Il profumo del vino si è fatto notare anche a calice fermo, un profumo assai intenso, che come prima cosa rimandava a profumi di crosta di pane e una forte sensazione minerale, salmastra quasi. Ok, siamo sulle prealpi francesi, il mare lì non lo vedono da milioni di anni, e in più descrivere le sensazioni minerali porta sempre ad ampie e mai pacate dissertazioni; ma aho, a me ha ricordato l’acqua di mare, mo’ ammazzatemi, non lo so. Dopo l’iniziale snasata il calice è stato roteato: l’apertura del negozio di un fioraio, gelsomino, giglio, mughetto.
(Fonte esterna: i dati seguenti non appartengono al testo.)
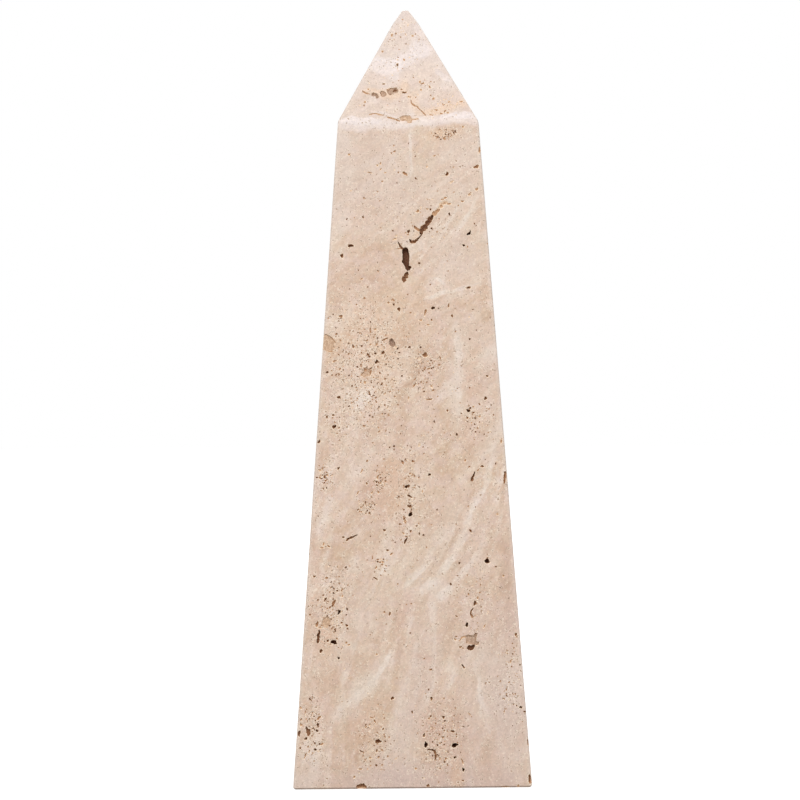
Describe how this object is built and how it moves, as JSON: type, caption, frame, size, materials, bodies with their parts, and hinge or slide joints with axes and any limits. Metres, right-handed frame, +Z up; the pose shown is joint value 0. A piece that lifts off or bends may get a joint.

E questo fioraio è entrato in negozio con la colazione: biscotti con scorze di limone e spremuta di pompelmo, una pesca e una susina gialla. E per far merenda si è portato appresso qualcosa di tostato, qualche nocciola tostate. E bravo fioraio, che bel profumo ha il tuo negozio/calice.

L’assaggio conferma le aspettative di un vino montanaro: fresco, fresco, freschissimo. Sono passati 3 anni dalla vendemmia, ha svolto malolattica, eppure il vino è ancora di una freschezza sfavillante (ma può essere sfavillante la freschezza? Mah). 11% di alcol e provenienza alpina rendono l’idea di un vino molto leggero, ma non gli fa difetto la personalità. Innanzitutto non c’è solo acidità fissa, ma si percepisce anche una discreta morbidezza al palato verso il finale di sorso. Inoltre l’aroma di bocca è ben intenso, con una persistenza molto lunga che chiude ovviamente su piacevoli ritorni agrumati. 

Devo davvero ringraziare nuovamente Sara Boriosi per questo vino. Non fosse stato per lei non so quando avrei mai assaggiato un Vin de Savoie, non so se avrei provato le stesse felici sensazioni, non avrei scritto questo pezzo e, di conseguenza, il mondo sarebbe stato un posto più lugubre e truce, e quindi anche Sara si deve ringraziare. Grazie a tutti.